Among some my favorite of his paintings are those of pioneers rendered in exceptionally rich “Renaissance” colors to suggest their incongruous adaptation to allegedly primitive kibbutz life. The Orchardists, in this vein, shows a formally dressed couple and several other suited men with caps crowded around a table where a skeletal but predatory white bird has descended beside three oranges and a samovar. Thanks to that samovar and the formal attire, some people thought the painting was called Tea Drinkers, which would make them tea-drinking orchardists, cultivated pioneers.
The typical Bergner halutz, with eyes that might have belonged to Monia Bergner, carries the ripe harvest that he has sown and reaped. This odd Jew with a Polish cap on his head bears not merely plants or food, but bikkurim, offerings of the land. He displays what the soil of the Land of Israel yields when it is lovingly cultivated. Just as Yosl and Audrey, perhaps paradoxically, brought Jewishness home to us in Montreal when I was a child, so they refreshed Israel with their unfettered spirit. Half teasing, I call them my favorite Zionists. Without his Australian wife, I don’t know whether Yosl could have felt as much at home as a confirmed Jew in the Land of Israel, but then I don’t know anyone who makes Yiddish or Israel feel more attractive than Audrey, who often still longs for her native Australia. Jewish life has always been enriched with such paradoxes. Just as the Israelites brought the bones of Joseph to rest in the Land of Israel, Yosl brought the spirit of his father’s brother Monia/Moshe to rest where he had found no rest. His work brings the “golus,” the diaspora, home; the gray and the green are his blue and white.

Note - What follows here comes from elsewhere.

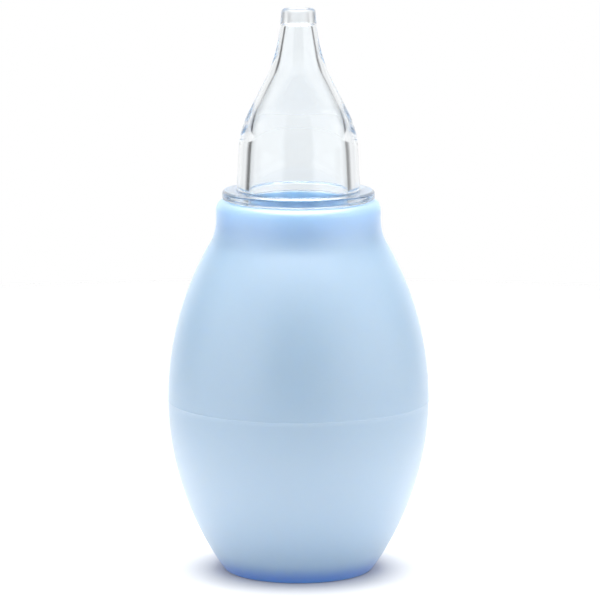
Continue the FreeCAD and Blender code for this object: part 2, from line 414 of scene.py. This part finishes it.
class SectionPen:
    """Draws half a section in the XZ plane with bmesh operators and spins it about +Z."""

    turn_step = math.radians(7.5)
    longest_step = 0.9 * MM
    least_run = 1e-9
    least_turn = 1e-6
    merge_distance = 1e-7

    def __init__(self, start: Vector) -> None:
        """Put the pen down.

        Args:
            start: first point, in metres.
        """
        self.mesh = bmesh.new()
        self.first = self.tip = self.mesh.verts.new(start)

    def line_to(self, end: Vector) -> None:
        """Draw a straight wall to a point, in short steps.

        Args:
            end: where the wall stops, in metres.
        """
        run = end - self.tip.co
        if run.length < self.least_run:
            return
        steps = max(1, math.ceil(run.length / self.longest_step))
        for _ in range(steps):
            drawn = bmesh.ops.extrude_vert_indiv(self.mesh, verts=[self.tip])
            self.tip = drawn["verts"][0]
            bmesh.ops.translate(self.mesh, verts=[self.tip], vec=run / steps)

    def arc_to(self, centre: Vector, end: Vector) -> None:
        """Draw an arc round a centre to a point, the shorter way.

        Args:
            centre: centre of the arc, in metres.
            end: where the arc stops, in metres.
        """
        start_arm, end_arm = self.tip.co - centre, end - centre
        angle = start_arm.angle(end_arm)
        if angle < self.least_turn:
            return
        steps = max(
            math.ceil(angle / self.turn_step),
            math.ceil(angle * start_arm.length / self.longest_step),
        )
        drawn = bmesh.ops.spin(
            self.mesh,
            geom=[self.tip],
            cent=centre,
            axis=start_arm.cross(end_arm).normalized(),
            angle=angle,
            steps=steps,
        )
        self.tip = next(g for g in drawn["geom_last"] if isinstance(g, bmesh.types.BMVert))

    def round_corners(self, corners: list[Corner]) -> None:
        """Draw straight walls through corners, with a round at each corner that has a reach.

        Args:
            corners: the corners after the pen's place; the last one is where the pen stops.
        """
        for index, corner in enumerate(corners[:-1]):
            back = (self.tip.co - corner.place).normalized()
            ahead = (corners[index + 1].place - corner.place).normalized()
            reach = corner.reach * MM
            half = back.angle(ahead) / 2
            self.line_to(corner.place + back * reach)
            if reach:
                centre = corner.place + (back + ahead).normalized() * (reach / math.cos(half))
                self.arc_to(centre, corner.place + ahead * reach)
        self.line_to(corners[-1].place)

    def spin(self, steps: int, closed: bool) -> bmesh.types.BMesh:
        """Spin the section a full turn about +Z into a closed wall.

        Args:
            steps: flats round the turn.
            closed: True if the section's last point is also its first.

        Returns:
            The mesh, with its doubles merged and its faces outward.
        """
        if closed:
            bmesh.ops.remove_doubles(self.mesh, verts=self.mesh.verts[:], dist=self.merge_distance)
        bmesh.ops.spin(
            self.mesh,
            geom=self.mesh.verts[:] + self.mesh.edges[:],
            cent=(0, 0, 0),
            axis=(0, 0, 1),
            angle=math.tau,
            steps=steps,
            use_merge=True,
        )
        bmesh.ops.remove_doubles(self.mesh, verts=self.mesh.verts[:], dist=self.merge_distance)
        bmesh.ops.recalc_face_normals(self.mesh, faces=self.mesh.faces[:])
        return self.mesh


@dataclass
class TurnedPiece:
    """A piece turned about +Z. Sizes are in millimetres."""

    name: str = ""
    body: Body = Body.BULB
    slot: Slot = Slot.SOFT
    flats: int = 192
    crease: float = math.radians(35)

    def finish_piece(self, mesh: bmesh.types.BMesh, material: bpy.types.Material) -> bpy.types.Object:
        """Make the object, shade it smooth with crisp creases, dress it and hand it to its body.

        Args:
            mesh: the finished shape.
            material: its finish.

        Returns:
            The object in the scene.
        """
        for face in mesh.faces:
            face.smooth = True
        for edge in mesh.edges:
            edge.smooth = not edge.is_manifold or edge.calc_face_angle() < self.crease
        data = bpy.data.meshes.new(self.name)
        mesh.to_mesh(data)
        mesh.free()
        data.materials.append(material)
        piece = bpy.data.objects.new(self.name, data)
        bpy.context.scene.collection.objects.link(piece)
        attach(piece, self.body.value)
        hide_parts(self.body.value)
        log.info("%s: %d faces", self.name, len(data.polygons))
        return piece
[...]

Israel’s dynamism ensures that artists go in and out of fashion, and some Israelis want their art to “move on,” in one direction or another. Many Bergner canvases undoubtedly draw on the traditions of European art and evoke the culture of the Jews of Eastern Europe. His second retrospective exhibition at the Tel Aviv Museum in 2000 opened with childhood drawings that were preserved by his father, and even his paintings of pioneering Israel convey the persistent weight of the European past. Yet Yosl always tweaks the traditions in which he works. It would be strange if this painter who brought such buoyancy into the Jewish world should come to be associated with the pastness of the past. Israeli art will surely be richer if it absorbs its own traditions.
When all is said and done, and despite fantasies of both generations, I believe that relations between Yosl’s father and my mother remained chaste. Their adventure, like Yosl Bergner’s (may he enjoy long years), was in the making and enjoyment of art.